Let's examine the economics of producing and selling a CGC book from 1984. The cost of certification, as every CGC collector knows is now $15. A 10% discount can be obtained ($13.50), however the cost of shipping the comic to and from New Jersey brings the cost to $15.50.

Basic economic rules of retail business dictate that the final sales price must be at least double the wholesale price. The wholesale price is $13.50 and the final retail price is set at $27.00.The $2.00 two way shipping fee has already  eaten its way into true net profit.  If the retailer runs a well managed business, the profit is expected to be 8-12% of the retail price leaving a profit of $2.16-$3.24. If the book is sold for $24.84, no profit is left to the retailer and he might as well apply for a job as French fries boy at Mc Donald's where he can earn a minimum wage.
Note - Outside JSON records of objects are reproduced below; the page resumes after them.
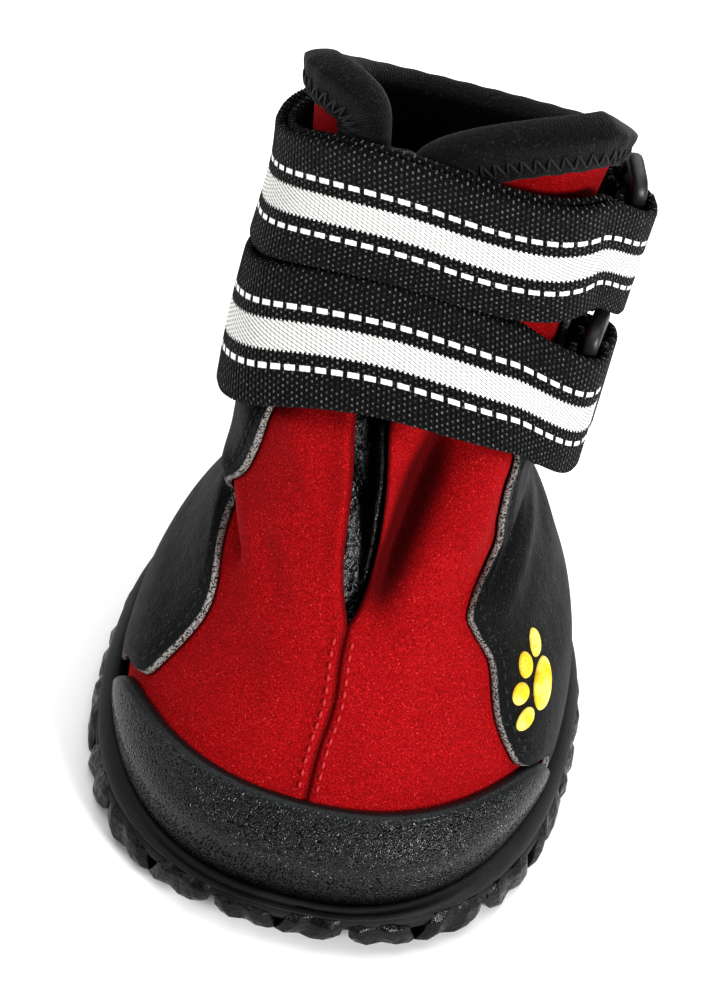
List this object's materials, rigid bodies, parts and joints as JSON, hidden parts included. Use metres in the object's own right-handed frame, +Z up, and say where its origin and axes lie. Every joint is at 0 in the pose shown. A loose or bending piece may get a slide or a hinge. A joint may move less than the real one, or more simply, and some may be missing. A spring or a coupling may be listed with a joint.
{
  "type": "dog boot",
  "caption": "Dog boot with a stretch upper, front throat, webbing straps doubled back through plastic loops, a rubber toe cap and a round lugged sole.",
  "frame": {"origin": "on the floor at the middle of the sole's length and width, on the flat foot of the tread's middle block", "axes": "-Y towards the toe, +X towards the wearer's left, +Z up from the floor"},
  "size_m": [0.0698, 0.0853, 0.1096],
  "materials": {
    "sole_rubber": "matte moulded rubber with glossier lugs",
    "cap_rubber": "pebbled, half glossy",
    "stretch_fabric": "fine napped stretch knit",
    "coated_fabric": "coated, lightly creased grain",
    "gusset_fabric": "coated, wrinkled, half glossy",
    "binding": "matte knitted edge tape with zigzag stitching",
    "footbed": "matte felt",
    "webbing": "ribbed webbing with a woven reflective stripe",
    "loop_plastic": "moulded, satin",
    "embroidery": "satin stitch"
  },
  "bodies": {
    "root": {"outsole": "sole_rubber", "insole": "footbed", "upper": "stretch_fabric", "tongue": "gusset_fabric", "toe_cap": "cap_rubber", "side_overlay": "coated_fabric", "collar_binding": "binding", "lower_strap": "webbing", "lower_loop": "loop_plastic", "lower_loop_tab": "webbing", "upper_strap": "webbing", "upper_loop": "loop_plastic", "upper_loop_tab": "webbing", "paw_pad": "embroidery", "paw_toe_1": "embroidery", "paw_toe_2": "embroidery", "paw_toe_3": "embroidery", "paw_toe_4": "embroidery"}
  },
  "joints": []
}
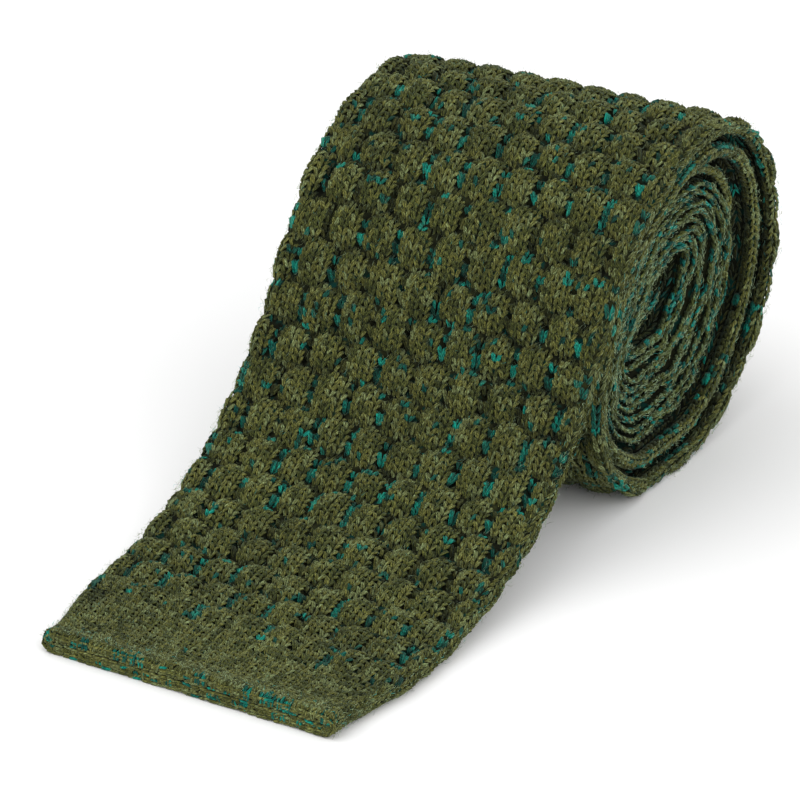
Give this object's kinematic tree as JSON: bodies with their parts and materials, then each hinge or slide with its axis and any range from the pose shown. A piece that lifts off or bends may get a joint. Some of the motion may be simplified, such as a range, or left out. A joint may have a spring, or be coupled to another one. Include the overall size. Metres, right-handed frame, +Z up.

Above figures assume the cost of the actual comic to be zero. If the Secret Wars comic has a cost of  $1.20 ( a bargain ) the retail price must be set at $29.40. If the cost of the comic was $3.00, a reasonable expectation, the final price  can be set at $33.00.

For anyone who might ask about selling over the internet rather than the bricks and mortar system, the figures are exactly the same. Would-be entrepreneurs who began the dot com movement all went bust losing billions of dollars when they calculated in error that their costs would be magically lower.

What does this tell anyone about the CGC comics that sell under these prices? The comics are distress items, damaged merchandise, un-saleable at a profit. If you are a collector that purchases these comics, you might ask why you are collecting unwanted collectibles. 

Note that many comics are sold for $32.50 by Back Issue Comics. This is the profit point for nearly every low priced comic. Remember that these were all purchased at the time of publication at wholesale prices so the initial cost of most comics is under a dollar. Warehouse space for 25 years was a large part of the investment program and ran well over 100,000 dollars. It started in a closet, but I soon ran our of space.   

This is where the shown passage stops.